*What you will do:* Begin at the line that contains "dome_height = head_height - head_rim", stop after the line that contains "obj.matrix_parent_inverse = Matrix.Identity(4)", and reproduce only that span, unaltered.
---------- Stored data ----------
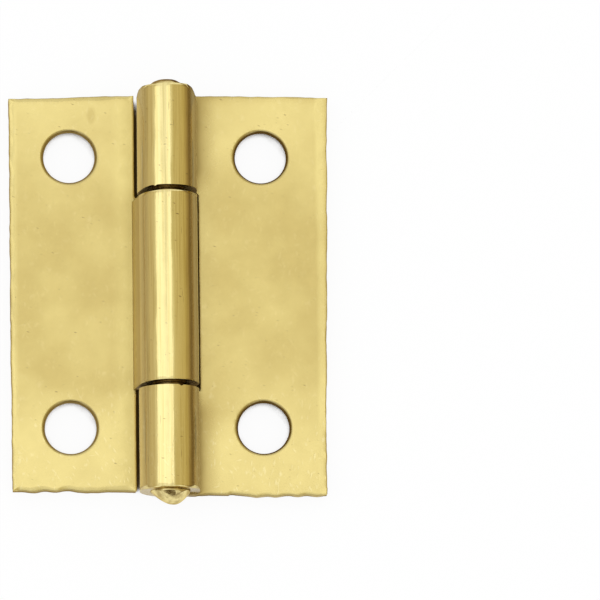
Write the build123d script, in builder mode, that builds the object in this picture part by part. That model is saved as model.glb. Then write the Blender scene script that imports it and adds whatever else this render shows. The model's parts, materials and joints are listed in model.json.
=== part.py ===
from build123d import *
import os
from math import acos, atan2, cos, degrees, hypot, isclose, radians, sin

# A small brass butt hinge, open flat with its barrel up: two leaves of sheet brass, each
# rolled around one pin. The pin's axis runs along Y. The leaf with the centre knuckle lies
# on -X and the leaf with the two outer knuckles on +X. The barrel's underside is at Z = 0.

# Sheet and pin
sheet = 0.85
pin_diameter = 2.0
pin_clearance = 0.025
head_diameter = 2.5
head_height = 0.8
head_rim = 0.12

# Both leaves along the pin. The centre knuckle's leaf was cut a little shorter.
leaf_length = 25.4
centre_leaf_trim = 0.1
centre_knuckle_length = 12.0
knuckle_gap = 0.33

# Leaf with the centre knuckle. Its roll stops early, so its straight tip flares a little.
centre_leaf_reach = 9.9
centre_hole_offset = 6.1
notch_gap = 0.27
centre_curl_end = 15.5
centre_seam = 0.03

# Leaf with the outer knuckles
outer_leaf_reach = 10.0
outer_hole_offset = 5.95
slot_gap = 0.14
outer_curl_end = 2.0
outer_seam = 0.06

# The leaves' backs lie a little above the underside of the barrel
leaf_lift = 0.25
ramp_reach = 1.225
bend_radius = 4.0

# Plain punched screw holes
hole_diameter = 3.45
hole_end_distance = 4.075
hole_rim_round = 0.12

# Corners of the cuts, and sheared edges worn off a little
cut_corner_radius = 0.18
edge_break = 0.08

# Sizes that follow from these
bore_radius = pin_diameter / 2 + pin_clearance
barrel_radius = bore_radius + sheet
centre_leaf_length = leaf_length - 2 * centre_leaf_trim
hole_pitch = leaf_length - 2 * hole_end_distance
pin_axis = Axis((0, 0, barrel_radius), (0, 1, 0))

# The ramp touches the barrel's outside and meets the leaf's back at a shallow crease
crease_offset = barrel_radius + ramp_reach
leaf_drop = barrel_radius - leaf_lift
slope = atan2(crease_offset, leaf_drop) - acos(barrel_radius / hypot(crease_offset, leaf_drop))

# A section's local X points from the pin to the leaf's free edge, and its local Y points up
centre_side = Plane((0, 0, 0), x_dir=(-1, 0, 0), z_dir=(0, 1, 0))
outer_side = Plane((0, 0, 0), x_dir=(1, 0, 0), z_dir=(0, -1, 0))


def around_pin(radius, angle):
    """A point of the section at a radius from the pin's axis and an angle above level."""
    return (radius * cos(angle), barrel_radius + radius * sin(angle))


def on_ramp(along, above):
    """A point of the section, measured from the roll's foot along the ramp and square to it."""
    foot = around_pin(barrel_radius, slope - radians(90))
    return (
        foot[0] + along * cos(slope) - above * sin(slope),
        foot[1] + along * sin(slope) + above * cos(slope),
    )


def tip_end(radius, curl_end, seam):
    """Where the straight tip, leaving the roll at this radius, comes down to the ramp."""
    turn = radians(curl_end)
    length = (bore_radius - seam + radius * sin(turn - slope)) / cos(turn - slope)
    start = around_pin(radius, turn)
    return (start[0] + length * sin(turn), start[1] - length * cos(turn))


def leaf_section(side, reach, curl_end, seam):
    """The sheet seen from its end: flat, ramp, roll under and over the pin, straight tip."""
    turn = radians(curl_end)
    roll_start = degrees(slope) - 90
    with BuildSketch(side) as section:
        with BuildLine():
            FilletPolyline((reach, leaf_lift), (crease_offset, leaf_lift), on_ramp(0, 0), radius=bend_radius)
            CenterArc((0, barrel_radius), barrel_radius, roll_start, curl_end - 360 - roll_start)
            offset(amount=sheet, side=Side.RIGHT)
        make_face()
        with BuildLine():
            Polyline(
                around_pin(barrel_radius, turn),
                tip_end(barrel_radius, curl_end, seam),
                tip_end(bore_radius, curl_end, seam),
                around_pin(bore_radius, turn),
                close=True,
            )
        make_face()
    return section.sketch


def cut_section(side, gap, seam):
    """What a notch or slot takes away: the roll, and the ramp up to a gap from the barrel."""
    ramp_left = (barrel_radius + gap - on_ramp(0, sheet)[0]) / cos(slope)
    far = 2 * barrel_radius
    with BuildSketch(side) as section:
        with BuildLine():
            Polyline(
                on_ramp(ramp_left, -sheet),
                on_ramp(ramp_left, sheet + seam / 2),
                on_ramp(far, sheet + seam / 2),
                on_ramp(far, 2 * far),
                on_ramp(-far, 2 * far),
                on_ramp(-far, -sheet),
                close=True,
            )
        make_face()
    return section.sketch


def cut_corners(leaf, side):
    """The edges through the sheet where a notch or the slot turns its corner."""
    through_sheet = Axis((0, 0, 0), side.y_dir * cos(slope) - side.x_dir * sin(slope))
    inside = centre_leaf_length / 2 - edge_break
    return leaf.edges().filter_by(through_sheet).filter_by_position(Axis.Y, -inside, inside)


def hole_rims(leaf):
    """The rims of the screw holes on the leaf's inner face."""
    inner_face = leaf.faces().filter_by(Axis.Z).sort_by(Axis.Z)[-1]
    return inner_face.inner_wires().edges()


def worn_edges(leaf, side):
    """The outline of the leaf's inner face and the rims of its knuckles."""
    inner_face = leaf.faces().filter_by(Axis.Z).sort_by(Axis.Z)[-1]
    outline = inner_face.outer_wire().edges().sort_by(Axis((0, 0, 0), side.x_dir))[1:]
    arcs = leaf.edges().filter_by(GeomType.CIRCLE)
    rims = arcs.filter_by(lambda arc: isclose(arc.radius, barrel_radius, rel_tol=1e-6))
    return outline + rims


# The leaf with the centre knuckle: a notch at each end clears the outer knuckles
notch_length = (centre_leaf_length - centre_knuckle_length) / 2
notch_centre = (centre_knuckle_length + notch_length) / 2
with BuildPart() as centre_knuckle_leaf:
    extrude(
        leaf_section(centre_side, centre_leaf_reach, centre_curl_end, centre_seam),
        amount=centre_leaf_length / 2,
        both=True,
    )
    for end in (-1, 1):
        extrude(
            cut_section(centre_side.offset(end * notch_centre), notch_gap, centre_seam),
            amount=notch_length / 2,
            both=True,
            mode=Mode.SUBTRACT,
        )
    fillet(cut_corners(centre_knuckle_leaf, centre_side), cut_corner_radius)
    with Locations((-centre_hole_offset, 0, leaf_lift)):
        with GridLocations(0, hole_pitch, 1, 2):
            Hole(hole_diameter / 2)
    fillet(hole_rims(centre_knuckle_leaf), hole_rim_round)
    chamfer(worn_edges(centre_knuckle_leaf, centre_side), edge_break)

# The leaf with the outer knuckles: a slot in the middle clears the centre knuckle
slot_length = centre_knuckle_length + 2 * knuckle_gap
with BuildPart() as outer_knuckle_leaf:
    extrude(
        leaf_section(outer_side, outer_leaf_reach, outer_curl_end, outer_seam),
        amount=leaf_length / 2,
        both=True,
    )
    extrude(
        cut_section(outer_side, slot_gap, outer_seam),
        amount=slot_length / 2,
        both=True,
        mode=Mode.SUBTRACT,
    )
    fillet(cut_corners(outer_knuckle_leaf, outer_side), cut_corner_radius)
    with Locations((outer_hole_offset, 0, leaf_lift)):
        with GridLocations(0, hole_pitch, 1, 2):
            Hole(hole_diameter / 2)
    fillet(hole_rims(outer_knuckle_leaf), hole_rim_round)
    chamfer(worn_edges(outer_knuckle_leaf, outer_side), edge_break)

# The pin: a plain shank, with its two domed heads seated on the ends of the outer knuckles
shank_half = leaf_length / 2
dome_height = head_height - head_rim
dome_radius = ((head_diameter / 2) ** 2 + dome_height**2) / (2 * dome_height)
with BuildPart() as hinge_pin:
    with BuildSketch(Plane((0, 0, barrel_radius), x_dir=(0, 1, 0), z_dir=(1, 0, 0))):
        with BuildLine():
            Polyline(
                (shank_half + head_height, 0),
                (0, 0),
                (0, pin_diameter / 2),
                (shank_half, pin_diameter / 2),
                (shank_half, head_diameter / 2),
                (shank_half + head_rim, head_diameter / 2),
            )
            RadiusArc(
                (shank_half + head_rim, head_diameter / 2),
                (shank_half + head_height, 0),
                dome_radius,
            )
        make_face()
    revolve(axis=pin_axis)
    mirror(about=Plane.XZ)

centre_knuckle_leaf.part.label = "centre_knuckle_leaf"
outer_knuckle_leaf.part.label = "outer_knuckle_leaf"
hinge_pin.part.label = "hinge_pin"

os.makedirs("parts", exist_ok=True)
export_step(centre_knuckle_leaf.part, "parts/centre_knuckle_leaf.step")
export_step(outer_knuckle_leaf.part, "parts/outer_knuckle_leaf.step")
export_step(hinge_pin.part, "parts/hinge_pin.step")
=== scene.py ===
# %% [markdown]
# A small brass butt hinge. Two leaves are cut from sheet brass, and each is rolled round the
# same pin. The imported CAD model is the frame: it fixes every size, and says which piece swings.
# This script keeps those sizes and gives the hinge its real skin: sheared edges, knuckles whose
# ends are a little crooked, a pin with hammered heads, and brass with the marks of its making.

# %% Load the frame
import json
import math

import bmesh
import bpy
from mathutils import Matrix, Vector, noise


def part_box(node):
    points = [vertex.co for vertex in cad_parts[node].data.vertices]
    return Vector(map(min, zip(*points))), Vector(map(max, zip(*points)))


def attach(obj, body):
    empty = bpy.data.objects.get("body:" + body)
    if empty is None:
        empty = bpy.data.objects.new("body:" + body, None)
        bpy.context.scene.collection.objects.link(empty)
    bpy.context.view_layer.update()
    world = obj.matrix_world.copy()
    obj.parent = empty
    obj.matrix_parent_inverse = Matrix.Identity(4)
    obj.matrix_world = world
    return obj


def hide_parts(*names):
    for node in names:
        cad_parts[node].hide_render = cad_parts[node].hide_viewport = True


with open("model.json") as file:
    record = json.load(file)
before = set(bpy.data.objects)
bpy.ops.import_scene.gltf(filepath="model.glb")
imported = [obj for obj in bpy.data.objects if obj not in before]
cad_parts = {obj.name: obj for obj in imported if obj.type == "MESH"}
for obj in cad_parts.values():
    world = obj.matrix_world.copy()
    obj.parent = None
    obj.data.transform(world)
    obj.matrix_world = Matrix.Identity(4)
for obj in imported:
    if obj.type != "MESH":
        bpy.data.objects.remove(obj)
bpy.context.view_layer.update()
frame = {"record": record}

mm = 0.001


def add_object(name, data):
    """A new object in the scene, at the origin, unturned."""
    made = bpy.data.objects.new(name, data)
    bpy.context.scene.collection.objects.link(made)
    return made


# %% [markdown]
# The frame is in metres, which is coarse for a hinge as long as a thumb joint. The blanks are
# therefore drawn in millimetres and made small once, at the end. What the frame can tell is read
# from it: how far each leaf reaches, how long it is, how high the pin lies, where the holes are.
# The rest is what a maker would set at the press, such as the sheet and the bends.

# %% Sizes that the frame tells, in millimetres
centre_low, centre_high = [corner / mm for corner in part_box("centre_knuckle_leaf")]
outer_low, outer_high = [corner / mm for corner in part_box("outer_knuckle_leaf")]
pin_low, pin_high = [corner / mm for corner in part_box("hinge_pin")]
mounts = {mount["name"]: mount for mount in frame["record"]["mounts"]}
barrel_radius = (pin_low.z + pin_high.z) / 2
head_radius = (pin_high.z - pin_low.z) / 2
print("barrel radius", round(barrel_radius, 3), "head radius", round(head_radius, 3))

# %% Sizes that the press sets, in millimetres
sheet = 0.85
pin_radius = 1.0
bore_radius = barrel_radius - sheet
leaf_lift = 0.25
crease_offset = barrel_radius + 1.225
bend_radius = 16.0
centre_knuckle_half = 6.0
slot_half = 6.33
cut_corner_radius = 0.18
leaf_drop = barrel_radius - leaf_lift
slope = math.atan2(crease_offset, leaf_drop)
slope -= math.acos(barrel_radius / math.hypot(crease_offset, leaf_drop))
foot = (barrel_radius * math.sin(slope), barrel_radius * (1 - math.cos(slope)))
print("the ramp rises", round(math.degrees(slope), 2), "degrees from the barrel to the leaf")

# %% [markdown]
# Seen from its end, a leaf is one strip: flat, bent down a little at a crease, straight to the
# foot of the barrel, round the pin, and down again to a short straight tip. A strip like that is
# easiest to tell as a walk, in which each run has a length and a turn. The walk follows the
# outside of the bends. Lengths along it are also lengths on the flat blank, so the same numbers
# cut the blank and roll it.

# %% The walk along the sheet
finest_turn = math.radians(1)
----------
*Finished task:*
dome_height = head_height - head_rim
dome_radius = ((head_diameter / 2) ** 2 + dome_height**2) / (2 * dome_height)
with BuildPart() as hinge_pin:
    with BuildSketch(Plane((0, 0, barrel_radius), x_dir=(0, 1, 0), z_dir=(1, 0, 0))):
        with BuildLine():
            Polyline(
                (shank_half + head_height, 0),
                (0, 0),
                (0, pin_diameter / 2),
                (shank_half, pin_diameter / 2),
                (shank_half, head_diameter / 2),
                (shank_half + head_rim, head_diameter / 2),
            )
            RadiusArc(
                (shank_half + head_rim, head_diameter / 2),
                (shank_half + head_height, 0),
                dome_radius,
            )
        make_face()
    revolve(axis=pin_axis)
    mirror(about=Plane.XZ)

centre_knuckle_leaf.part.label = "centre_knuckle_leaf"
outer_knuckle_leaf.part.label = "outer_knuckle_leaf"
hinge_pin.part.label = "hinge_pin"

os.makedirs("parts", exist_ok=True)
export_step(centre_knuckle_leaf.part, "parts/centre_knuckle_leaf.step")
export_step(outer_knuckle_leaf.part, "parts/outer_knuckle_leaf.step")
export_step(hinge_pin.part, "parts/hinge_pin.step")
=== scene.py ===
# %% [markdown]
# A small brass butt hinge. Two leaves are cut from sheet brass, and each is rolled round the
# same pin. The imported CAD model is the frame: it fixes every size, and says which piece swings.
# This script keeps those sizes and gives the hinge its real skin: sheared edges, knuckles whose
# ends are a little crooked, a pin with hammered heads, and brass with the marks of its making.

# %% Load the frame
import json
import math

import bmesh
import bpy
from mathutils import Matrix, Vector, noise


def part_box(node):
    points = [vertex.co for vertex in cad_parts[node].data.vertices]
    return Vector(map(min, zip(*points))), Vector(map(max, zip(*points)))


def attach(obj, body):
    empty = bpy.data.objects.get("body:" + body)
    if empty is None:
        empty = bpy.data.objects.new("body:" + body, None)
        bpy.context.scene.collection.objects.link(empty)
    bpy.context.view_layer.update()
    world = obj.matrix_world.copy()
    obj.parent = empty
    obj.matrix_parent_inverse = Matrix.Identity(4)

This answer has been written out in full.